Our department has a work study student who comes and helps out for a few hours each week. She is a first year college student who is trying to make a couple extra bucks and she’s been placed with our team to help out with whatever we may need support with.
It’s been almost a year since I first met her and I’ve grown to view her as one of my own students. Even though she’s in college.
For starters, she’s extra chatty and talkative. And so curious. This can be a challenge when we’ve got actual work to take care of. But, most of the time, I enjoy hearing about her life and answering all her questions.
She’s very open about everything and doesn’t seem to shy away from talking about personal experiences. She told me – a while back – about how she is currently living with her fiancé’s family (yes! A fiancé at the age of 18!). When I asked her why, she explained that her mom was a drug user and her father lived in another state with his new wife and their two kids together.
From what I’ve gathered, she’s had a really challenging upbringing but was determined to go to college and become a nurse.
In working with her, I’ve realized there is so much that she doesn’t know. I taught her that “Ctrl C” and “Ctrl V” mean copy and paste. She watches me type on my keyboard and is blown away by the fact that I don’t need to look at the keys. It’s these small things she does or says that makes me feel like I’m with one of my students.
The things that she doesn’t know are things that I happened to pick up on because of the opportunities I had. Typing class in elementary school. An internship in high school. Things my parents taught me.
Things that this girl didn’t have growing up.
So, over time, I’ve developed a soft spot for her. I could never be where I am today without the support of my family and the opportunities I had. She’s gotta have some sort of badass drive and ambition to be where she is today, even though the odds were definitely not in her favor.
A few weeks ago, she told me about her most recent doctor’s visit. She said her doctor suggested that she eat healthier foods and more vegetables. She asked me for advice on what kinds of things to buy at the grocery store and what kind of recipes to make for dinner. When I asked her what her usual day of eats looked like, she responded with, “I’ll usually stop at Hardee’s for a breakfast biscuit. Get a burger and fries from McDonalds for lunch. And then eat whatever is being made at home for dinner.”
“What kinds of things do you eat at home?” I asked.
She said, “Oh. Meatloaf. Chicken nuggets. Whatever is cheap and easy to make. But I don’t think we have one vegetable in our fridge. Right now, if you open up our fridge, you’ll see a big slab of chocolate cake, barbecue sauce, and that’s probably it.”
After finding out she was making a trip to Walmart that evening, I gave her some suggestions on some really simple, cheap and easy recipes that included a lot of veggies.
“One of my favorite things to make – because it’s SO easy – is a sheet pan dinner. Just grab some zucchini, broccoli, potatoes, and chicken sausage. Chop it all up. Throw it on a cookie tray. And then drizzle it with olive oil. Toss some seasonings on top and bake it in the oven!”
She looked up at me with eyes wide open and said, “What’s olive oil?”

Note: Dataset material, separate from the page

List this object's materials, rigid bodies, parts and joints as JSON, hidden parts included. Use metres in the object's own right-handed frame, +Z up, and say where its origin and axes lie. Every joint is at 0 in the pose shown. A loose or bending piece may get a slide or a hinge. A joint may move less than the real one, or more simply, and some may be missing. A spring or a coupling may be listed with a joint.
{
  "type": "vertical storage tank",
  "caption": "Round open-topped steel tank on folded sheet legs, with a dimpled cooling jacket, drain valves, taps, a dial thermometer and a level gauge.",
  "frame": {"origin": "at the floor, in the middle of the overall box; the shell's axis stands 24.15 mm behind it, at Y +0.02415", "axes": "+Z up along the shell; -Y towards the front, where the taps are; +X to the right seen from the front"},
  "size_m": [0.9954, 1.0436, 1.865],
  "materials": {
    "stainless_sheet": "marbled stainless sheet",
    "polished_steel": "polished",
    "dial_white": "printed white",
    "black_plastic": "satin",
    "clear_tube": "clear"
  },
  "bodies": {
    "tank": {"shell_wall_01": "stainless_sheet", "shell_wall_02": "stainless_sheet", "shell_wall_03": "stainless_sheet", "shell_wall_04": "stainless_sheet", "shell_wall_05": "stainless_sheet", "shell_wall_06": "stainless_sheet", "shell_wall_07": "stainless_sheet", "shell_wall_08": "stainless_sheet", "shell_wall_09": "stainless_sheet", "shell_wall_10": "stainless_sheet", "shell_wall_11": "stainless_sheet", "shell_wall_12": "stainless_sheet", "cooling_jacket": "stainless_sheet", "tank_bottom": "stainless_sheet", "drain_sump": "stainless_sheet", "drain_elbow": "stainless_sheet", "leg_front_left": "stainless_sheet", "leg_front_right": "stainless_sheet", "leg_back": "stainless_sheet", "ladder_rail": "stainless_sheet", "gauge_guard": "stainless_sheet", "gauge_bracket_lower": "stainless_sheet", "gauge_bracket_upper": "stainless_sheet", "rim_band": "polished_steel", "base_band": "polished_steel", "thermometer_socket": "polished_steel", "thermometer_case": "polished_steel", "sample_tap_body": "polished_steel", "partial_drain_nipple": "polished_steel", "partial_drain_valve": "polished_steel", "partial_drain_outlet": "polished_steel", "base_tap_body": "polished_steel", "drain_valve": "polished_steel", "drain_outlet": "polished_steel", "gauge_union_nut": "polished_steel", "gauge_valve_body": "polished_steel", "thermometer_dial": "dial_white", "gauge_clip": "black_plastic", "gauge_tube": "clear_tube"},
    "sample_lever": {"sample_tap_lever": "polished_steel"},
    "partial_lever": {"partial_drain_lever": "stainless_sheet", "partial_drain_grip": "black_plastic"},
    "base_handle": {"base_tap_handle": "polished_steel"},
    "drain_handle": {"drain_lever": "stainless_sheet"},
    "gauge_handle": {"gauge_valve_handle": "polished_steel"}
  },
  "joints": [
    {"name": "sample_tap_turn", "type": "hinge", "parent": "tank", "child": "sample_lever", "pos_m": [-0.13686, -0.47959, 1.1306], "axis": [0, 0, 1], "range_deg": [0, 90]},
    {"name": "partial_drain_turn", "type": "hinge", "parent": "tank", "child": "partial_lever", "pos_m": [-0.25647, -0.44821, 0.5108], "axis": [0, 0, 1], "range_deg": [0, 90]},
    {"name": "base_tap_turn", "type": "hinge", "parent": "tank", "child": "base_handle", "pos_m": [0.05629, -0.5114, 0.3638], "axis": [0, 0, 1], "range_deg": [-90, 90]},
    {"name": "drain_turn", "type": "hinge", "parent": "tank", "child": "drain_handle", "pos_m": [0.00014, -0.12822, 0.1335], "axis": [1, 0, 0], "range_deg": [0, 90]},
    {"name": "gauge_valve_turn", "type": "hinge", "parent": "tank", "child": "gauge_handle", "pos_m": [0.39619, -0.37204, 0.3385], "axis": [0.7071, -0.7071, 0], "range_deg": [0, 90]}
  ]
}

My heart about broke when I heard that.
Here I am complaining about this upbringing I had – being too in-the-know, being too informed about all these diseases and health issues I could inherit. And this girl was on the other end of the spectrum – completely un-informed. Because nobody was there to inform her.

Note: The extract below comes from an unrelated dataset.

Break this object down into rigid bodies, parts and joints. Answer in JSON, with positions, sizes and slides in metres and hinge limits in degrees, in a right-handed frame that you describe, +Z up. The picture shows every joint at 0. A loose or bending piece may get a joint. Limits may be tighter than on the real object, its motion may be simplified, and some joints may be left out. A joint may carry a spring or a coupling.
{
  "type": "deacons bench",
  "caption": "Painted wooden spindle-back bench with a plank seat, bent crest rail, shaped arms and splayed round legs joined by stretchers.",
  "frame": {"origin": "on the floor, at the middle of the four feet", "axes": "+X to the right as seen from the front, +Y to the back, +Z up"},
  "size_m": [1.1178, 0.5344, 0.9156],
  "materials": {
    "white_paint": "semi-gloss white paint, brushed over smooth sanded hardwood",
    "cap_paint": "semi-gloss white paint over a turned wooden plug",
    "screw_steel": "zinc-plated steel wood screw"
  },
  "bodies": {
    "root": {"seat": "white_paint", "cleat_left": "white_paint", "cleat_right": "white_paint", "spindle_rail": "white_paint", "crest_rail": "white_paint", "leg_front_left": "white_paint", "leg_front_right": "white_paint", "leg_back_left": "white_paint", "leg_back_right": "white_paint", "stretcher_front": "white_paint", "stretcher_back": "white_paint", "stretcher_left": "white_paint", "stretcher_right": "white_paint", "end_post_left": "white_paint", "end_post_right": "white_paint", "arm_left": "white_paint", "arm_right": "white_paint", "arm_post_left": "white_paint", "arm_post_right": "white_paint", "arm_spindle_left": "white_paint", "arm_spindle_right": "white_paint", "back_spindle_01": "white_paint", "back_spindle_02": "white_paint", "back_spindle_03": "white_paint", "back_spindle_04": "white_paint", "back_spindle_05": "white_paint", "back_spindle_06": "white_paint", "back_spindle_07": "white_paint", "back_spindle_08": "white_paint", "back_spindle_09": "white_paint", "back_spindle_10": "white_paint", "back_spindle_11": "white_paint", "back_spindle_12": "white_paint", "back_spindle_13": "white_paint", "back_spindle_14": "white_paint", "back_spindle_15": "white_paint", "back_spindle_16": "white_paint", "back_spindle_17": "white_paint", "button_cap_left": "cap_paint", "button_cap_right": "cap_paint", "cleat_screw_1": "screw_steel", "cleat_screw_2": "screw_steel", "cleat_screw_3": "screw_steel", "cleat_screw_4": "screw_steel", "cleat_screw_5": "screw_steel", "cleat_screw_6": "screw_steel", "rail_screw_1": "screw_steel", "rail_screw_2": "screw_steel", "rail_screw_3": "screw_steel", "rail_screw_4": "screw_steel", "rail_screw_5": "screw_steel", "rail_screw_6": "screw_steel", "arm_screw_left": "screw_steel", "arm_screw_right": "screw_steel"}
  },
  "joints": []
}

Ever since that day a few weeks ago, I feel all the more invested in being a part of this girl’s life. I want to be able to help her. Whether it be with her dinner creations or Excel shortcuts or her psychology class, I want to be available. I want to be someone she feels comfortable coming to if she needs advice on college classes, career planning, or just general questions she may have about ANYTHING.
So, this afternoon, when she walked into our office and asked me if I would help her with some algebra homework, I immediately said yes and we got to work.

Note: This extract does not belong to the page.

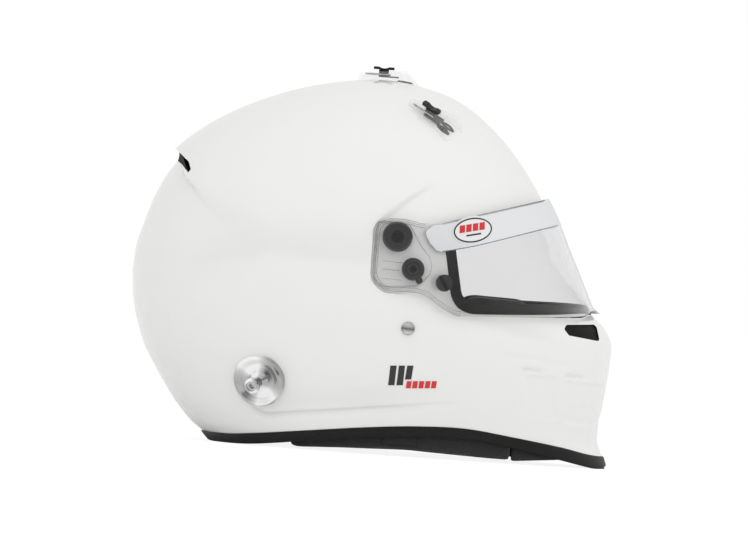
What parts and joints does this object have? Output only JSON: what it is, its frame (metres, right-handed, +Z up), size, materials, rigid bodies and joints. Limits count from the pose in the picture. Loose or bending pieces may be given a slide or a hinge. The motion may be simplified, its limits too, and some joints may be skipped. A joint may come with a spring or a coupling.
{
  "type": "auto racing helmet",
  "caption": "Full-face auto racing helmet with a clear flip-up shield, sliding top vents, head restraint anchors, edge trim, foam liner, cheek pads and D-ring chin strap",
  "frame": {"origin": "on the ground under the middle of the helmet's outer box, as it stands on its edge trim", "axes": "+X forward out of the eye opening, +Y to the wearer's left, +Z up"},
  "size_m": [0.3453, 0.2548, 0.273],
  "materials": {
    "shell_paint": "white gelcoat and clear coat over fibre laminate",
    "seal_rubber": "black moulded rubber",
    "clear_shield": "clear polycarbonate, polished",
    "silver_film": "silver film, satin",
    "black_plastic": "black moulded plastic, satin",
    "black_metal": "black anodised aluminium",
    "steel": "bright steel",
    "aluminium": "turned aluminium",
    "clear_plastic": "clear moulded plastic",
    "liner_foam": "black expanded foam",
    "lining_fabric": "black brushed lining fabric",
    "webbing": "black woven webbing"
  },
  "bodies": {
    "helmet": {"shell": "shell_paint", "edge_trim": "seal_rubber", "eyeport_gasket": "seal_rubber", "side_plate_right": "black_plastic", "side_plate_left": "black_plastic", "chin_vent_mesh_right": "black_plastic", "chin_vent_mesh_left": "black_plastic", "rear_vent_mesh": "black_plastic", "pivot_screw_right": "black_metal", "pivot_screw_left": "black_metal", "detent_screw_right": "steel", "detent_screw_left": "steel", "strap_rivet_right": "steel", "strap_rivet_left": "steel", "anchor_screw_right": "steel", "anchor_screw_left": "steel", "top_vent_pins": "steel", "anchor_dish_right": "aluminium", "anchor_dish_left": "aluminium", "anchor_post_right": "aluminium", "anchor_post_left": "aluminium", "top_vent_cover_centre": "clear_plastic", "top_vent_cover_right": "clear_plastic", "top_vent_cover_left": "clear_plastic", "impact_liner": "liner_foam", "chin_foam": "liner_foam", "comfort_liner": "lining_fabric", "cheek_pad_right": "lining_fabric", "cheek_pad_left": "lining_fabric", "neck_roll": "lining_fabric", "chin_curtain": "lining_fabric", "chin_strap_right": "webbing", "chin_strap_left": "webbing"},
    "shield": {"shield": "clear_shield", "shield_strip": "silver_film", "tearoff_post_right": "black_metal", "tearoff_post_left": "black_metal"},
    "vent_slider_centre": {"top_vent_slider_centre": "black_plastic"},
    "vent_slider_right": {"top_vent_slider_right": "black_plastic"},
    "vent_slider_left": {"top_vent_slider_left": "black_plastic"},
    "detent_right": {"detent_cam_right": "black_metal"},
    "detent_left": {"detent_cam_left": "black_metal"},
    "d_rings": {"d_ring_inner": "steel", "d_ring_outer": "steel"}
  },
  "joints": [
    {"name": "shield_hinge", "type": "hinge", "parent": "helmet", "child": "shield", "pos_m": [0.01281, 0, 0.1538], "axis": [0, -1, 0], "range_deg": [0, 44]},
    {"name": "vent_slide_centre", "type": "slide", "parent": "helmet", "child": "vent_slider_centre", "axis": [1, 0, 0], "range_m": [0, 0.008]},
    {"name": "vent_slide_right", "type": "slide", "parent": "helmet", "child": "vent_slider_right", "axis": [0.8189, -0.327, -0.4716], "range_m": [0, 0.008]},
    {"name": "vent_slide_left", "type": "slide", "parent": "helmet", "child": "vent_slider_left", "axis": [0.8189, 0.327, -0.4716], "range_m": [0, 0.008]},
    {"name": "detent_hinge_right", "type": "hinge", "parent": "helmet", "child": "detent_right", "pos_m": [0.0253, -0.122, 0.13191], "axis": [0, -1, 0], "range_deg": [0, 90]},
    {"name": "detent_hinge_left", "type": "hinge", "parent": "helmet", "child": "detent_left", "pos_m": [0.0253, 0.122, 0.13191], "axis": [0, -1, 0], "range_deg": [0, 90]},
    {"name": "d_ring_hinge", "type": "hinge", "parent": "helmet", "child": "d_rings", "pos_m": [0.02479, -0.0532, 0.058], "axis": [1, 0, 0], "range_deg": [0, 60]}
  ]
}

She was learning about functions, domain, and range. Something I haven’t looked at in over a decade.
I spent a few minutes reviewing the material before I jumped in to start explaining how to do everything. We sat there together for 45 minutes going through each problem on the page until she was confident to try some on her own.
As she completed each question, she kept saying, “I get it now!” or “This makes so much more sense.”
She finished her work and started packing up her things to go. I turned to toss the scratch paper in the trashcan. When I turned back around to say goodbye, she looked me in the eyes and said, “Hey. You should be a teacher.”
It’s funny how God – or the universe or whatever higher being you believe in – puts people and events and situations in your life when you need them the most.
At a time when I’m struggling to figure out my next steps in life, this moment happened today. And reaffirmed that, yes, I should be a teacher.
I already loved this girl. She could have easily played the victim card. She could have dropped out of high school like her mom. But, instead, she shows up. Every day. Hustling. And eager to learn.
I’m pretty certain I love this girl EVEN MORE today than I ever have before. This was the best part of my workweek. I was reminded why the classroom will ALWAYS be my space. It SHOULD be my space. Because it’s the space where I feel most alive and connected with the people around me.
This girl will never understand the kind of impact she made on me today.
But I will never forget.
Questions of the Day:
- Have you had a moment recently that reaffirmed why you do what you do?
- If you’re not doing what you WANT to be doing, why not?